Se a criança não vai à escola, não aprende a ler; se não aprende a ler, não lê para aprender o mundo em que vive. Lembremos os autores conhecidos em todo o mundo, como Esopo, cujas fábulas são tão antigas como o tempo, sendo determinantes na aquisição e desenvolvimento de literacias. Estas histórias trazem até nós a riqueza dos ensinamentos de várias gerações, tal como podemos verificar nos contos de Grimm ou Perrault. As histórias de fadas encantam, comovem e educam indiretamente. Tal como ontem, ainda hoje podem ser consideradas verdadeiras obras de arte, lembrando sempre que seus enredos falam de emoções comuns a todos nós, como: inveja, medo, ódio, ciúme, ambição, rejeição e deceção, que só podem ser compreendidos e vivenciados pela criança através das emoções e da fantasia. Os contos de fadas servem como instrumentos para a descoberta desses sentimentos dentro da criança e, muitas vezes, de adultos, pois são capazes de nos envolver na sua teia, de nos excitar a mente e de nos comover.
É de referir que, apesar de ser na Idade Média que a palavra fada passa a designar um ser imaginário do sexo feminino, a quem se atribui o poder mágico de influir no destino das pessoas, conforme o seu comportamento no quotidiano dos dias, hoje são as crianças do género feminino as maiores vítimas de discriminação. A Lusa cita a directora-geral da UNESCO, Audrey Azoulay, que afirma que “as meninas continuam a ser vítimas dos maiores obstáculos» e que dos doze milhões de crianças que se prevê jamais virem a frequentar uma escola, nove milhões são do género feminino. A este respeito, o Anuário Brasileiro de Segurança Pública, Educação sobre igualdade de género, destaca a importância da educação e da escola para uma mudança urgente, pois os dados são estarrecedores, como o de que uma menina com menos de treze anos é estuprada a cada quatro horas no Brasil.
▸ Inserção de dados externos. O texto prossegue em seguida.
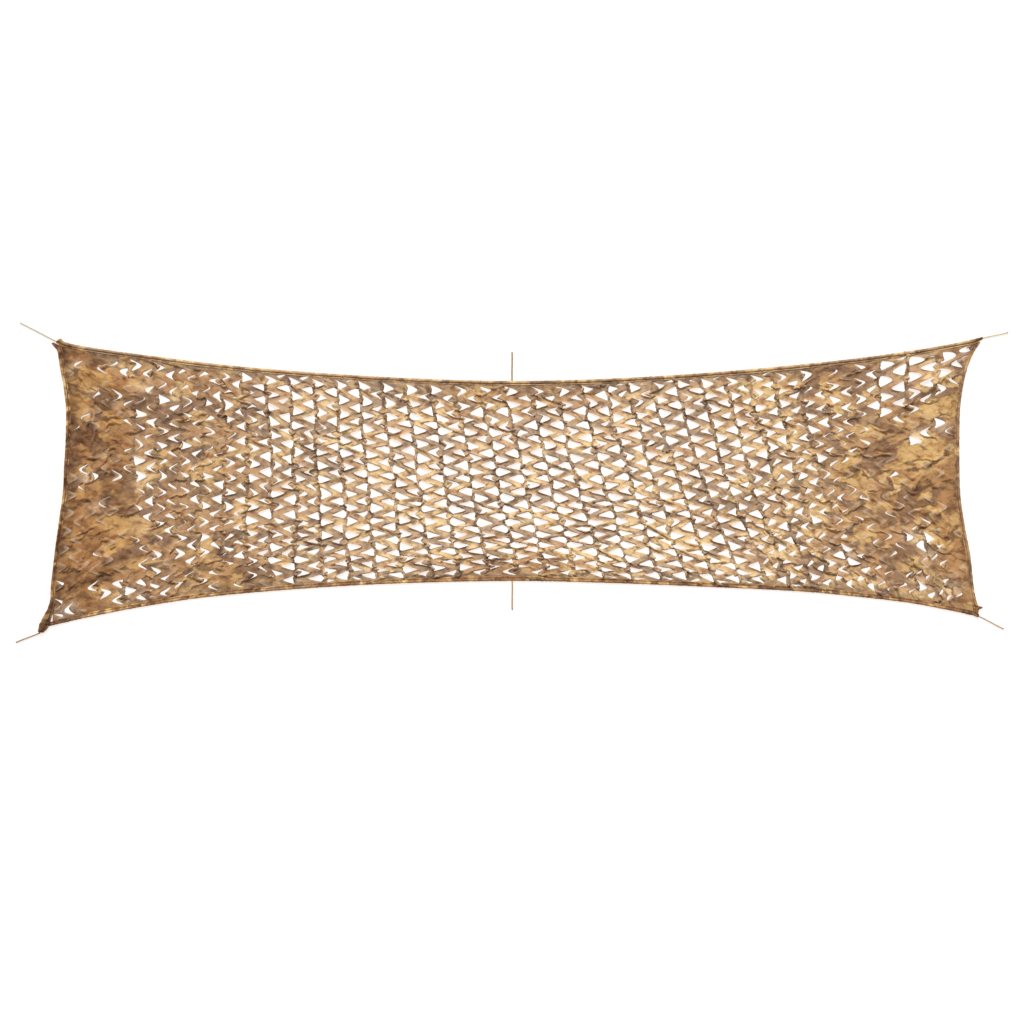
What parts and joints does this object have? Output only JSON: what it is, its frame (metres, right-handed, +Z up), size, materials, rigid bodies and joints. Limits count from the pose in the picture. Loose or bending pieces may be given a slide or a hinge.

Torna-se, deste modo, imperioso que as crianças de todo o mundo possam ir à escola e nós possamos escrever sobre a normalidade do seu regresso à escola todos os inícios de ano letivo. Enquanto isso não acontece, vemos, pelo mundo, uma imagem bem diferente daquelas que costumamos ver no dia de regresso às aulas no nosso país. No Iémen, por exemplo, numa sala de aula destruída e exposta, várias crianças estão sentadas a ouvir o seu professor. A fotografia captada pelo fotógrafo Ahmed Al-Basha mostra o contraponto entre a calma de uma aula a decorrer e o cenário de caos e de destruição provocado por uma guerra civil que já leva quatro anos. As Nações Unidas realçam que o Iémen enfrenta uma das piores crises humanitárias da história e as crianças são as principais vítimas do conflito.
E porque os contos de fadas abordam conteúdos de sabedoria popular da condição humana e são perpetuados até aos dias atuais, tornam-se tão importantes para as crianças em idade escolar. É que para aproximar o aluno da leitura, é necessário que o educador atribua à educação literária uma finalidade agradável e não apenas o cumprimento das obrigações da escola, pois só assim será possível formar leitores para a vida toda. Contudo, para que este desígnio seja realizado, será preciso que todas as crianças possam aprender a ler e ler para aprender, partindo da premissa de que ler é uma descoberta na infância, uma aventura na adolescência e sabedoria e experiência na vida adulta.